The 537-page book describes tensions among senior officials from the very beginning of the administration. Mr. Woodward writes that in the weeks before the Sept. 11 attacks, Mr. Tenet believed that Mr. Rumsfeld was impeding the effort to develop a coherent strategy to capture or kill Osama bin Laden. Mr. Rumsfeld questioned the electronic signals from terrorism suspects that the National Security Agency had been intercepting, wondering whether they might be part of an elaborate deception plan by Al Qaeda.

On July 10, 2001, the book says, Mr. Tenet and his counterterrorism chief, J. Cofer Black, met with Ms. Rice at the White House to impress upon her the seriousness of the intelligence the agency was collecting about an impending attack. But both men came away from the meeting feeling that Ms. Rice had not taken the warnings seriously.

The main content of the book, however, focuses on the confusion and dissention within the Bush Administration regarding Iraq -- whether to attack, how to wage the war, how to characterize the resistance, how to win the war.
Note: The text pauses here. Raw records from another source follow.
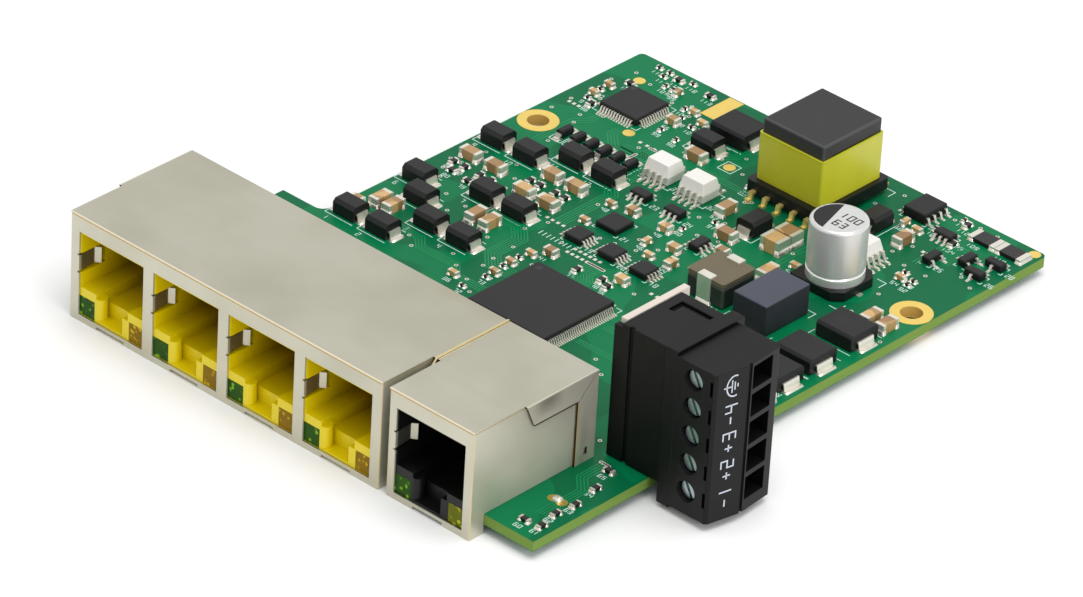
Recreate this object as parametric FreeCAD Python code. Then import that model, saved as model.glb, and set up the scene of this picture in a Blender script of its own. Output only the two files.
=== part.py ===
import FreeCAD, Part
import math
import os
from FreeCAD import Vector

# Unenclosed Ethernet switch board. Millimetres, +Z up.
# Design frame: x runs along the jack faces from the port bank's left side, y runs from the jack faces
# into the board, z = 0 is the board's top face. save() moves it to the row's origin: the middle
# of the two screw holes, on the board's underside.

# ---- circuit board
BOARD_THICK = 1.6
BOARD_RIGHT = 82.5
BOARD_FRONT = 2.7
BOARD_BACK = 105.5
BOARD_LEFT_FRONT = 0.2
BOARD_LEFT_REAR = 7.8
NOTCH_Y = 40.6
NOTCH_RADIUS = 1.6
BOARD_CORNER_RADIUS = 0.8
SCREW_HOLE_RADIUS = 1.6
SCREW_LAND_RADIUS = 3.0
SCREW_HOLE_Y = 80.4
LEFT_HOLE_INSET = 3.1
RIGHT_HOLE_INSET = 3.0
LAND_THICK = 0.05
DOT_RADIUS = 0.9
EDGE_STRIP_X = 24.8
EDGE_STRIP_WIDTH = 2.6
EDGE_STRIP_LENGTH = 6.6
SHEET_GAP = 0.05

# ---- modular jacks
JACK_TOP = 13.4
JACK_DEPTH = 22.8
JACK_LIP = 3.0
PORT_PITCH = 13.97
PORT_COUNT = 4
BANK_WIDTH = 58.27
JACK_SPACING = 0.4
UPLINK_WIDTH = 15.73
SHIELD_SHEET = 0.25
SHIELD_CLEAR = 0.05
FLAP_CLEAR = 0.22
FLAP_SEAM = 0.12
OPENING_WIDTH = 12.1
OPENING_TOP = 10.85
OPENING_BOTTOM = -2.0
LIP_NOTCH_WIDTH = 5.2
LIP_NOTCH_DEPTH = 0.5
PLUG_CAVITY_WIDTH = 11.8
PLUG_CAVITY_DEPTH = 14.2
PLUG_CAVITY_FLOOR = 2.2
PLUG_CAVITY_ROOF = 10.5
LATCH_WALL = 0.25
LATCH_FLOOR = 0.6
LATCH_DEPTH = 11.5
LATCH_MOUTH_FLOOR = -1.7
HOUSING_BACK_WALL = 0.35
LED_WIDTH = 2.8
LED_LAP_SHARE = 0.21
LED_HEIGHT = 2.8
LED_DEPTH = 1.6
LED_RECESS = 0.33
STOP_RADIUS = 0.95
STOP_TOP = 1.5
STEP_WIDTH = 1.0
STEP_DEPTH = 1.5
STEP_TOP = 0.9
TAB_LOW = 4.7
TAB_HEIGHT = 2.4
TAB_SHEET = 0.2
TAB_REACH = 3.6
TAB_SETBACK = 0.45
TAB_BEND = 0.5
TAB_END = 0.75
TAB_SWING = 2.2
TAB_RELIEF = 0.3
TAB_WINDOW_DEPTH = 0.9
CONTACT_PITCH = 1.02
CONTACT_WIDTH = 0.5
CONTACT_THICK = 0.28
CONTACT_COUNT = 8
CONTACT_DROP = 3.3
CONTACT_ROOF_GAP = 0.25
CORE_WALL = 0.4
TAIL_RADIUS = 0.25
TAIL_HOLE_CLEAR = 0.15
TAIL_LENGTH = 1.0
TAIL_PITCH = 2.54
TAIL_ROW_Y = 16.2
FLANGE_DEPTH = 3.7
FLAP_HEIGHT = 3.5
FLAP_LENGTH = 13.5
FLAP_SLANT = 1.6
SPRING_SHEET = 0.3
SPRING_RISE = 0.2
SPRING_FRONT_Y = 7.4

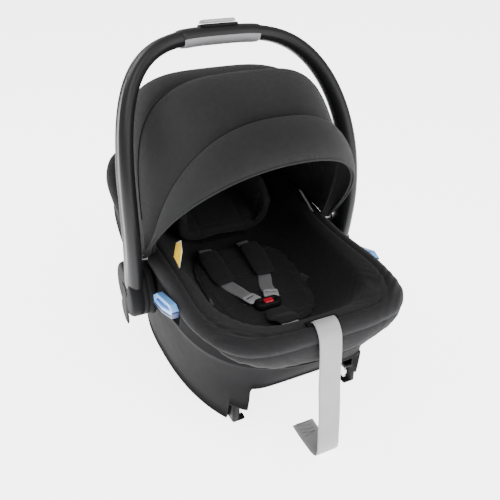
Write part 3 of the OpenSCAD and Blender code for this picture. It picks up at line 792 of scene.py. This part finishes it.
def rounded_slab(name, w, d, profile, r, place, material):
    """A rounded rectangle raised through (height, inset) steps."""
    return loft(name, [[place(x, y, h) * MM for x, y in rounded_rect(w, d, r, inset)]
            for h, inset in profile], material)


collar = rounded_slab("button_collar_ring", 67, 29, [(11, 0), (15.4, 0), (16.6, 0.5), (17.0, 1.6),
        (16.8, 3.1), (14, 3.2), (14, 6)], 8, at_grip, BLACK)
finish_piece(collar, "handle", ["button_collar"])
release = rounded_slab("release_key", 60.2, 22.2, [(18.2, 0.0), (20.6, 0.0), (22.2, 0.5), (23.2, 1.6),
        (23.8, 3.4), (23.5, 6.0)], 6, at_grip, LIGHT)
finish_piece(release, "release", ["release_button"])


# ---- hub caps
HUB_RADIUS, FIN_AT, FIN_RADIUS = 50.0, np.array([8.0, -49.0]), 6.0
# outer face of the hub's fixed ring, which the canopy's cloth stays inside
HUB_FACE = 190.6


def hub_outline(grow):
    """Round disc drawn down into a blunt fin."""
    ring = []
    disc = HUB_RADIUS + grow
    for q in angles(96):
        d = np.array([math.cos(q), math.sin(q)])
        reach = disc
        for s in np.linspace(0, 1, 24):
            c = FIN_AT * s
            r = mix(disc, FIN_RADIUS + grow, s)
            b = d @ c
            inside = b * b - c @ c + r * r
            if inside > 0:
                reach = max(reach, b + math.sqrt(inside))
        ring.append(d * reach)
    return np.array(ring)


def hub_build(side, name):
    rings = []
    for x, grow in ((191.2, -6), (191.2, -0.6), (191.8, 0), (199.0, 0), (199.4, -1.3), (200.4, -1.3),
            (200.8, 0), (214, -0.2), (217.5, -1.6), (219.8, -4.2), (220.9, -8.0), (221.3, -16),
            (221.4, -30)):
        flat = hub_outline(grow)
        rings.append([np.array([side * x, PIVOT_Y + p[0], PIVOT_Z + p[1]]) * MM for p in flat])
    return loft(name, rings, HUB)


def turned(name, side, steps, sides):
    """A part turned about the handle's axis, through (x, radius) steps."""
    return loft(name, [[np.array([side * x, PIVOT_Y + r * math.cos(q), PIVOT_Z + r * math.sin(q)]) * MM
            for q in angles(sides)] for x, r in steps], HUB)


for side, word in ((-1, "left"), (1, "right")):
    hub = hub_build(side, f"{word}_hub_shell")
    finish_piece(hub, "handle", [f"{word}_hub_cap"])
    knob = turned(f"{word}_lock_knob", side, ((212, 14), (221.6, 14), (222.2, 13.4), (222.4, 12),
            (222.1, 8)), 64)
    finish_piece(knob, f"{word}_lock", [f"{word}_lock_button"])
    base = turned(f"{word}_hub_ring", side, ((178.6, 40), (178.6, 50.5), (179.4, 51.6), (189.8, 51.6),
            (HUB_FACE, 50.8), (HUB_FACE, 40)), 72)
    finish_piece(base, "shell", [f"{word}_hub_base"])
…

As late as November 2003, Mr. Bush is quoted as saying of the situation in Iraq: “I don’t want anyone in the cabinet to say it is an insurgency. I don’t think we are there yet.”

Secretary of Defense Donald H. Rumsfeld is described as disengaged from the nuts-and-bolts of occupying and reconstructing Iraq — a task that was initially supposed to be under the direction of the Pentagon — and so hostile toward Condoleezza Rice, then the national security adviser, that President Bush had to tell him to return her phone calls. The American commander for the Middle East, Gen. John P. Abizaid, is reported to have told visitors to his headquarters in Qatar in the fall of 2005 that “Rumsfeld doesn’t have any credibility anymore” to make a public case for the American strategy for victory in Iraq.

The question is when this president is going to accept responsibility for getting us into this war -- and responsibility for getting us out. "Stay the course" until he can pass off the problem to the next president is not a winning strategy.